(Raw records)
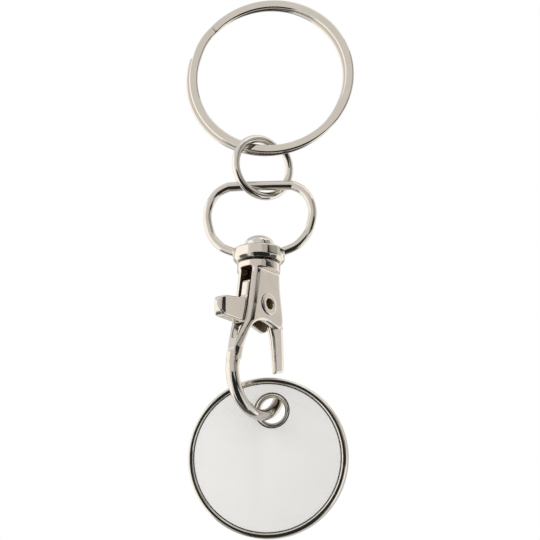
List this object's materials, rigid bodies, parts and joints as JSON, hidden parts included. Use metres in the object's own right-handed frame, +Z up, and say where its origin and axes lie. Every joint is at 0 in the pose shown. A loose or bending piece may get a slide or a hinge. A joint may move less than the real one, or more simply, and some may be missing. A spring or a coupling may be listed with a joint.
{
  "type": "coin keyring",
  "caption": "Split key ring with a jump ring, a swivel trigger snap with a sprung thumb lever, and a round trolley-coin token that hangs on the hook by its eyelet.",
  "frame": {"origin": "the inside top of the key ring, where the chain hangs", "axes": "+Z up along the hanging chain, +X to the right and +Y away from the viewer of the token's front face"},
  "size_m": [0.0244, 0.0157, 0.0803],
  "materials": {
    "spring_wire": "bright nickel plate on spring steel",
    "cast_nickel": "bright nickel plate on a zinc casting",
    "polished_nickel": "polished nickel plate",
    "token_metal": "polished nickel plate",
    "spring_steel": "drawn spring wire",
    "pale_face": "smooth off-white inlay"
  },
  "bodies": {
    "key_ring_body": {"key_ring": "spring_wire"},
    "jump_ring_body": {"jump_ring": "spring_wire"},
    "eye_body": {"swivel_eye": "cast_nickel"},
    "hook": {"hook_body": "cast_nickel", "swivel_rivet": "polished_nickel", "pivot_rivet": "polished_nickel", "gate_spring": "spring_steel"},
    "lever": {"gate_lever": "cast_nickel"},
    "token": {"coin_blank": "token_metal", "front_inlay": "pale_face", "back_inlay": "pale_face", "eyelet": "polished_nickel"}
  },
  "joints": [
    {"name": "jump_ring_swing", "type": "hinge", "parent": "key_ring_body", "child": "jump_ring_body", "pos_m": [-0.00083, -0.00369, -0.02172], "axis": [0.9947, -0.1011, -0.0206], "range_deg": [-35, 25]},
    {"name": "eye_swing", "type": "hinge", "parent": "jump_ring_body", "child": "eye_body", "pos_m": [-0.00177, -0.00423, -0.02706], "axis": [0.9902, -0.1396, -0.0035], "range_deg": [-90, 90]},
    {"name": "hook_swivel", "type": "hinge", "parent": "eye_body", "child": "hook", "pos_m": [-0.002, -0.00556, -0.03875], "axis": [0.0195, 0.1133, 0.9934], "continuous": true},
    {"name": "gate_open", "type": "hinge", "parent": "hook", "child": "lever", "pos_m": [-0.00206, -0.00623, -0.04528], "axis": [-0.7841, 0.6182, -0.0552], "range_deg": [0, 30], "stiffness_Nm_per_rad": 0.02, "springref_deg": -11.46, "deforming": ["gate_spring"]},
    {"name": "token_swing", "type": "hinge", "parent": "hook", "child": "token", "pos_m": [0, -0.00493, -0.06033], "axis": [-0.1653, -0.9776, -0.1305], "range_deg": [-12, 45]}
  ]
}
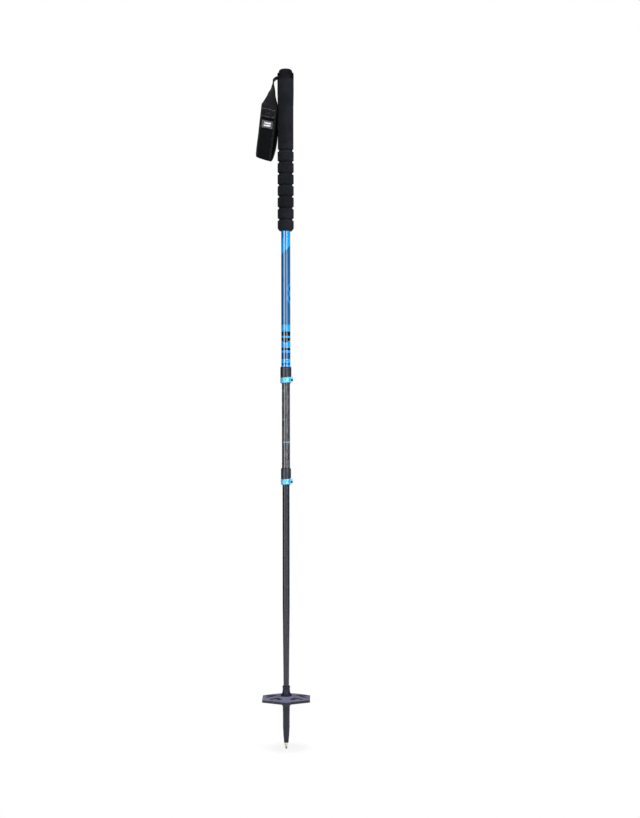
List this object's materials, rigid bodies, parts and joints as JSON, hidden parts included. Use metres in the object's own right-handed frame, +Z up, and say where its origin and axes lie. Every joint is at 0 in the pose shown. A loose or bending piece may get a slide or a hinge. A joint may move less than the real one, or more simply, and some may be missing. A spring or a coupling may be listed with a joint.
{
  "type": "adjustable ski pole",
  "caption": "Telescoping ski pole with a foam grip, padded wrist strap, lever locks between its tube sections, a six-sided snow basket and a hard point on a flexible tip.",
  "frame": {"origin": "end of the carbide point, on the pole's axis", "axes": "+Z up the pole towards the grip, +X the side of the lever pivots, -X the side where the wrist strap hangs, -Y the side that the levers wrap round"},
  "size_m": [0.1062, 0.1088, 1.348],
  "materials": {
    "carbide": "ground hard metal, dull",
    "sleeve_metal": "turned steel, satin",
    "tip_plastic": "moulded tip plastic, satin black",
    "basket_plastic": "moulded, matt blue-grey",
    "slate_tube": "satin slate anodising",
    "grey_tube": "grey with a streaked weave, light blue rings",
    "blue_tube": "glossy blue with black graphic bands",
    "lock_plastic": "glass-filled plastic, matt dark grey",
    "lever_plastic": "moulded light blue, satin",
    "plate_steel": "plain steel",
    "screw_steel": "blackened steel",
    "guide_plastic": "moulded, plain",
    "grip_foam": "closed-cell foam, matt near-black",
    "head_plastic": "moulded, fine grain",
    "strap_webbing": "woven polyester webbing",
    "strap_padding": "brushed lining over thin foam",
    "strap_patch": "woven patch, plain"
  },
  "bodies": {
    "upper_section": {"grip_head": "head_plastic", "grip_cap": "head_plastic", "strap_pin": "plate_steel", "strap_wedge": "guide_plastic", "strap_root": "strap_webbing", "foam_upper": "grip_foam", "foam_lower": "grip_foam", "upper_tube": "blue_tube", "upper_lock_collar": "lock_plastic", "upper_lock_plate": "plate_steel", "upper_lock_pin": "plate_steel", "upper_lock_screw": "screw_steel"},
    "upper_lever": {"upper_lock_lever": "lever_plastic"},
    "middle_section": {"middle_tube": "grey_tube", "middle_guide": "guide_plastic", "lower_lock_collar": "lock_plastic", "lower_lock_plate": "plate_steel", "lower_lock_pin": "plate_steel", "lower_lock_screw": "screw_steel"},
    "lower_lever": {"lower_lock_lever": "lever_plastic"},
    "lower_section": {"lower_tube": "slate_tube", "lower_guide": "guide_plastic", "flex_tip": "tip_plastic", "tip_sleeve": "sleeve_metal", "carbide_tip": "carbide"},
    "basket": {"snow_basket": "basket_plastic"},
    "strap": {"strap_neck": "strap_webbing", "strap_front": "strap_webbing", "strap_back": "strap_webbing", "strap_band": "strap_padding", "strap_label": "strap_patch", "strap_keeper": "strap_padding"}
  },
  "joints": [
    {"name": "middle_slide", "type": "slide", "parent": "upper_section", "child": "middle_section", "axis": [0, 0, 1], "range_m": [-0.03, 0.165]},
    {"name": "lower_slide", "type": "slide", "parent": "middle_section", "child": "lower_section", "axis": [0, 0, 1], "range_m": [-0.02, 0.392]},
    {"name": "upper_lever_swing", "type": "hinge", "parent": "upper_section", "child": "upper_lever", "pos_m": [0.0111, -0.0084, 0.7321], "axis": [0, 0, 1], "range_deg": [0, 150]},
    {"name": "lower_lever_swing", "type": "hinge", "parent": "middle_section", "child": "lower_lever", "pos_m": [0.0103, -0.0084, 0.5307], "axis": [0, 0, 1], "range_deg": [0, 150]},
    {"name": "strap_swing", "type": "hinge", "parent": "upper_section", "child": "strap", "pos_m": [-0.0198, 0, 1.3291], "axis": [0, 1, 0], "range_deg": [0, 110]},
    {"name": "basket_slide", "type": "slide", "parent": "lower_section", "child": "basket", "axis": [0, 0, -1], "range_m": [0, 0.115]}
  ]
}
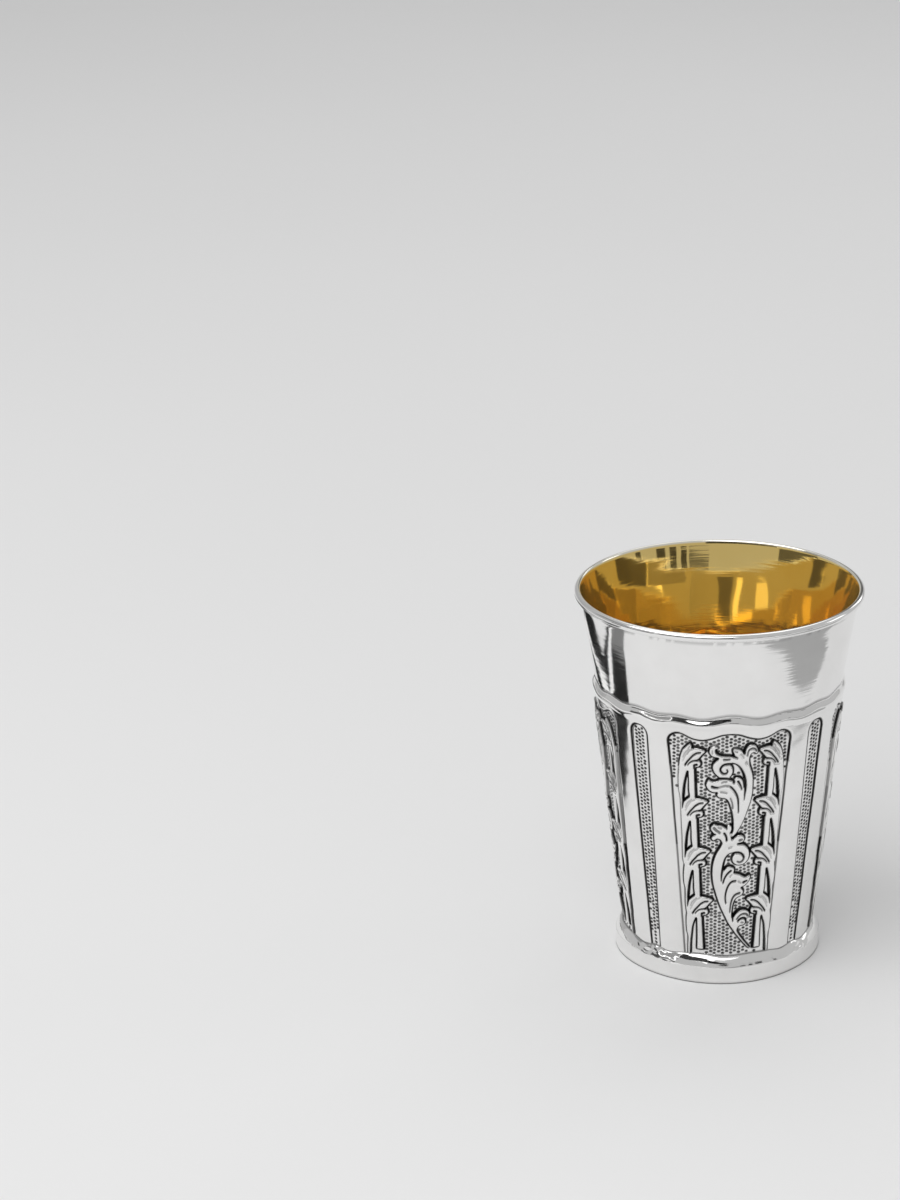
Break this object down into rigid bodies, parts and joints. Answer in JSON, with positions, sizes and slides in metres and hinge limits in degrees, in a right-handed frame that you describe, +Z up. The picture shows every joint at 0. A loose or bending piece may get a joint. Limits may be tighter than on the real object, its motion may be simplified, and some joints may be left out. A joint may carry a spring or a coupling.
{
  "type": "kiddush cup",
  "caption": "Footed silver kiddush beaker with a gilt inside, a plain collar and rolled rim, and acanthus scroll panels between leaf columns.",
  "frame": {"origin": "centre of the underside of the foot ring, at the level that the cup stands on", "axes": "+Z up along the cup's axis, -Y towards the middle of the first acanthus panel, +X to the right of someone looking at that panel"},
  "size_m": [0.066, 0.066, 0.0888],
  "materials": {
    "polished_silver": "polished sterling silver with dark patina in the chased grooves",
    "gilt_inside": "polished yellow gilding on the inside of the cup"
  },
  "bodies": {
    "root": {"beaker": "polished_silver"}
  },
  "joints": []
}
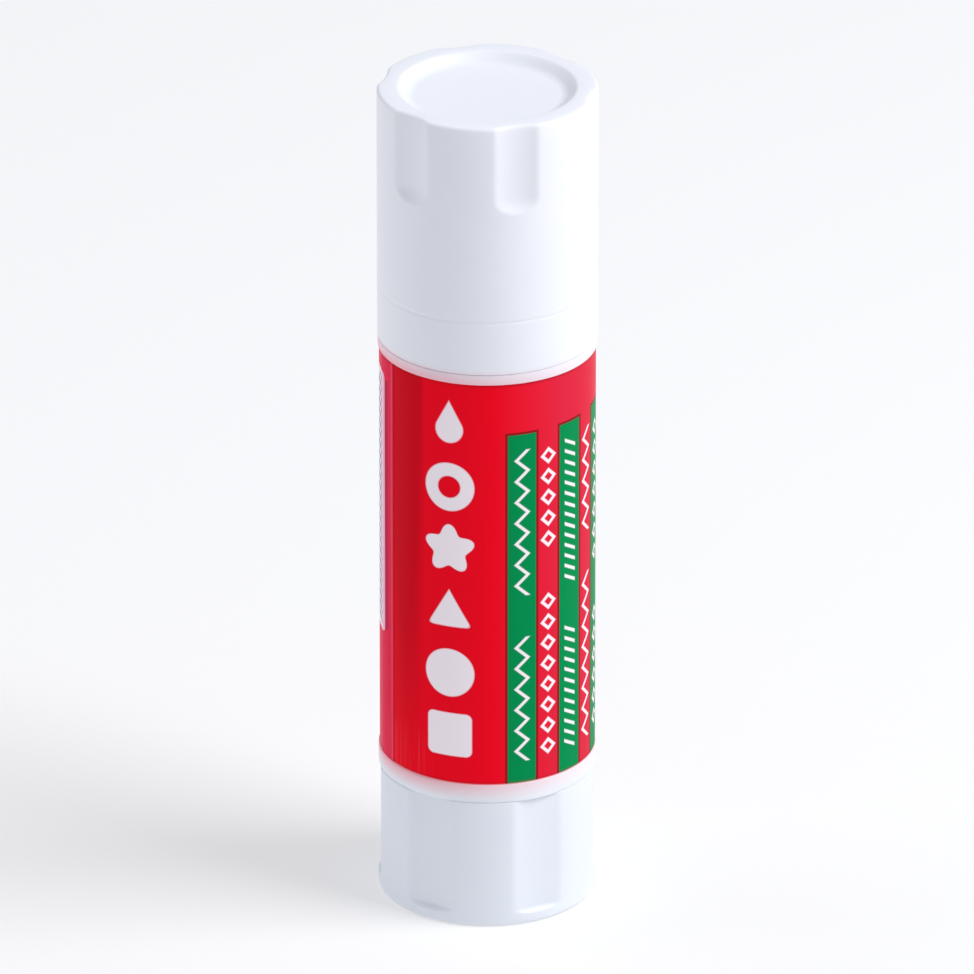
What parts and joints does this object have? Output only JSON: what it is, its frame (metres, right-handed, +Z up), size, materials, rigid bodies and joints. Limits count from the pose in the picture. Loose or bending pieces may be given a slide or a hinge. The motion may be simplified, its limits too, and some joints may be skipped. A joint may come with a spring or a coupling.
{
  "type": "glue stick",
  "caption": "Twist-up glue stick with a fluted push-on cap, a wrap-labelled barrel and a fluted turning base that raises the glue on a screw.",
  "frame": {"origin": "on the stick's axis, at the underside of the knob that it stands on", "axes": "+Z up along the axis to the cap's top, -Y towards the front of the label, +X to the right"},
  "size_m": [0.0256, 0.0256, 0.1015],
  "materials": {
    "white_plastic": "satin gloss moulded white",
    "seal_plastic": "soft natural white",
    "label_film": "glossy printed film, red with green stripes",
    "glue_paste": "waxy white paste"
  },
  "bodies": {
    "barrel": {"barrel": "white_plastic", "label": "label_film"},
    "knob": {"knob": "white_plastic", "spindle": "white_plastic"},
    "carrier": {"carrier": "white_plastic", "glue": "glue_paste"},
    "cap": {"cap": "white_plastic", "cap_seal": "seal_plastic"}
  },
  "joints": [
    {"name": "knob_turn", "type": "hinge", "parent": "barrel", "child": "knob", "pos_m": [0, 0, 0], "axis": [0, 0, 1], "range_deg": [-2736, 1152]},
    {"name": "carrier_slide", "type": "slide", "parent": "barrel", "child": "carrier", "axis": [0, 0, 1], "range_m": [-0.038, 0.016]},
    {"name": "cap_lift", "type": "slide", "parent": "barrel", "child": "cap", "axis": [0, 0, 1], "range_m": [0, 0.045]}
  ],
  "couplings": [
    {"joint": "carrier_slide", "follows": "knob_turn", "m_per_rad": 0.00079577}
  ]
}
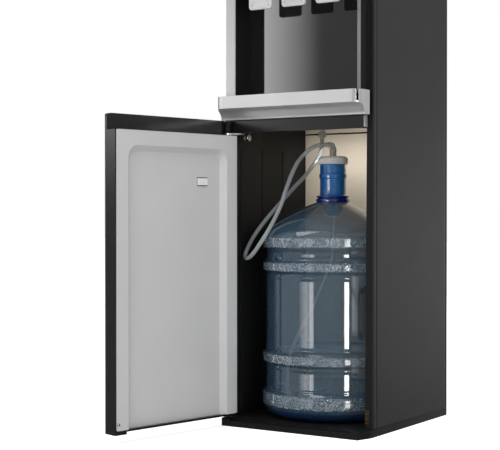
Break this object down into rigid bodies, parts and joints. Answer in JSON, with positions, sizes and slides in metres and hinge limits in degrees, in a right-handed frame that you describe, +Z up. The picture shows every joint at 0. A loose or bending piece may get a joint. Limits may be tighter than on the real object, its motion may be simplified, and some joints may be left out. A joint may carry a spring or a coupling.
{
  "type": "water dispenser",
  "caption": "Floor-standing water dispenser with a hinged door over a bottle bay, a drip tray, an alcove with lever taps, and a hose-fed bottle inside.",
  "frame": {"origin": "middle of the plinth's underside, on the floor", "axes": "+Z up, +X to the right seen from the front, the front faces -Y"},
  "size_m": [0.3653, 0.6228, 1.045],
  "materials": {
    "black_satin": "satin moulded ABS",
    "black_gloss": "high gloss black",
    "black_sheet": "powder coated steel sheet",
    "silver_tray": "satin silver coated plastic",
    "chrome_trim": "bright plated",
    "grey_liner": "satin light grey vacuum formed sheet",
    "beige_wall": "matt beige plastic",
    "brass": "bright",
    "steel": "brushed stainless",
    "foam_jacket": "foam jacketed tank",
    "hot_tank_metal": "spun metal tank",
    "black_enamel": "black enamel",
    "bottle_clear": "clear blue polycarbonate",
    "white_cap": "semi gloss white",
    "paddle_clear": "milky white acrylic",
    "probe_fitting": "milky nylon",
    "hose_clear": "clear soft tube",
    "switch_red": "gloss red",
    "switch_green": "gloss green",
    "rubber_foot": "matt black rubber"
  },
  "bodies": {
    "cabinet": {"base_plinth": "black_satin", "levelling_foot_front_left": "rubber_foot", "levelling_foot_front_right": "rubber_foot", "levelling_foot_rear_left": "rubber_foot", "levelling_foot_rear_right": "rubber_foot", "side_panel_left": "black_sheet", "side_panel_right": "black_sheet", "rear_panel": "black_sheet", "bay_liner_left": "black_satin", "bay_liner_right": "black_satin", "bay_back_wall": "beige_wall", "bay_ceiling": "beige_wall", "top_cover": "black_satin", "door_jamb_left": "black_satin", "door_jamb_right": "black_satin", "header_panel": "black_gloss", "ball_catch_case": "brass", "hinge_pin_lower": "steel", "hinge_pin_upper": "steel", "hinge_bracket": "steel", "drip_tray_shell": "silver_tray", "alcove_cheek_left": "black_satin", "alcove_cheek_right": "black_satin", "alcove_trim_left": "chrome_trim", "alcove_trim_right": "chrome_trim", "alcove_back_panel": "black_gloss", "control_head": "black_gloss", "tap_nozzle_left": "steel", "tap_nozzle_middle": "steel", "tap_nozzle_right": "steel", "paddle_shaft": "steel", "compressor": "black_enamel", "cold_tank": "foam_jacket", "hot_tank": "hot_tank_metal", "feed_pump": "black_satin", "power_inlet": "black_satin", "drain_plug": "black_satin", "condenser_coil": "black_enamel", "feed_hose": "hose_clear", "ceiling_hose_fitting": "probe_fitting", "hose_hook": "steel"},
    "door": {"door_shell": "black_gloss", "door_liner": "grey_liner", "door_sensor_magnet": "white_cap", "catch_strike": "steel"},
    "bottle": {"water_bottle": "bottle_clear", "probe_cap": "white_cap", "elbow_fitting": "probe_fitting", "dip_tube": "probe_fitting"},
    "cup": {"drip_cup": "black_satin"},
    "grille": {"drip_grille": "steel"},
    "paddle_left": {"tap_paddle_left": "paddle_clear"},
    "paddle_middle": {"tap_paddle_middle": "paddle_clear"},
    "paddle_right": {"tap_paddle_right": "paddle_clear"},
    "lock_button": {"child_lock_button": "silver_tray"},
    "hot_rocker": {"hot_switch": "switch_red"},
    "cold_rocker": {"cold_switch": "switch_green"},
    "lower_ball": {"catch_ball_lower": "brass"},
    "upper_ball": {"catch_ball_upper": "brass"}
  },
  "joints": [
    {"name": "door_hinge", "type": "hinge", "parent": "cabinet", "child": "door", "pos_m": [-0.1415, -0.161, 0.28], "axis": [0, 0, -1], "range_deg": [-101.3, 10]},
    {"name": "bottle_slide", "type": "slide", "parent": "cabinet", "child": "bottle", "axis": [0, -1, 0], "range_m": [0, 0.035], "deforming": ["feed_hose"]},
    {"name": "cup_lift", "type": "slide", "parent": "cabinet", "child": "cup", "axis": [0, 0, 1], "range_m": [0, 0.09]},
    {"name": "grille_lift", "type": "slide", "parent": "cup", "child": "grille", "axis": [0, 0, 1], "range_m": [0, 0.06]},
    {"name": "paddle_left_tilt", "type": "hinge", "parent": "cabinet", "child": "paddle_left", "pos_m": [-0.072, -0.1525, 0.866], "axis": [1, 0, 0], "range_deg": [0, 10], "stiffness_Nm_per_rad": 0.6, "springref_deg": -5.73},
    {"name": "paddle_middle_tilt", "type": "hinge", "parent": "cabinet", "child": "paddle_middle", "pos_m": [0, -0.1525, 0.866], "axis": [1, 0, 0], "range_deg": [0, 10], "stiffness_Nm_per_rad": 0.6, "springref_deg": -5.73},
    {"name": "paddle_right_tilt", "type": "hinge", "parent": "cabinet", "child": "paddle_right", "pos_m": [0.072, -0.1525, 0.866], "axis": [1, 0, 0], "range_deg": [0, 10], "stiffness_Nm_per_rad": 0.6, "springref_deg": -5.73},
    {"name": "lock_button_press", "type": "slide", "parent": "cabinet", "child": "lock_button", "axis": [0, 1, 0], "range_m": [0, 0.0015], "stiffness_N_per_m": 300, "springref_m": -0.0005},
    {"name": "hot_rocker_tilt", "type": "hinge", "parent": "cabinet", "child": "hot_rocker", "pos_m": [0.057, 0.148, 0.64], "axis": [-1, 0, 0], "range_deg": [0, 14]},
    {"name": "cold_rocker_tilt", "type": "hinge", "parent": "cabinet", "child": "cold_rocker", "pos_m": [0.083, 0.148, 0.64], "axis": [-1, 0, 0], "range_deg": [0, 14]},
    {"name": "lower_ball_press", "type": "slide", "parent": "cabinet", "child": "lower_ball", "axis": [0, 0, -1], "range_m": [0, 0.001], "stiffness_N_per_m": 300, "springref_m": -0.0005},
    {"name": "upper_ball_press", "type": "slide", "parent": "cabinet", "child": "upper_ball", "axis": [0, 0, 1], "range_m": [0, 0.001], "stiffness_N_per_m": 300, "springref_m": -0.0005}
  ]
}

_Exercise task_. Collect every line above that contains the word "where".

_Result below_.
List this object's materials, rigid bodies, parts and joints as JSON, hidden parts included. Use metres in the object's own right-handed frame, +Z up, and say where its origin and axes lie. Every joint is at 0 in the pose shown. A loose or bending piece may get a slide or a hinge. A joint may move less than the real one, or more simply, and some may be missing. A spring or a coupling may be listed with a joint.
  "frame": {"origin": "the inside top of the key ring, where the chain hangs", "axes": "+Z up along the hanging chain, +X to the right and +Y away from the viewer of the token's front face"},
List this object's materials, rigid bodies, parts and joints as JSON, hidden parts included. Use metres in the object's own right-handed frame, +Z up, and say where its origin and axes lie. Every joint is at 0 in the pose shown. A loose or bending piece may get a slide or a hinge. A joint may move less than the real one, or more simply, and some may be missing. A spring or a coupling may be listed with a joint.
  "frame": {"origin": "end of the carbide point, on the pole's axis", "axes": "+Z up the pole towards the grip, +X the side of the lever pivots, -X the side where the wrist strap hangs, -Y the side that the levers wrap round"},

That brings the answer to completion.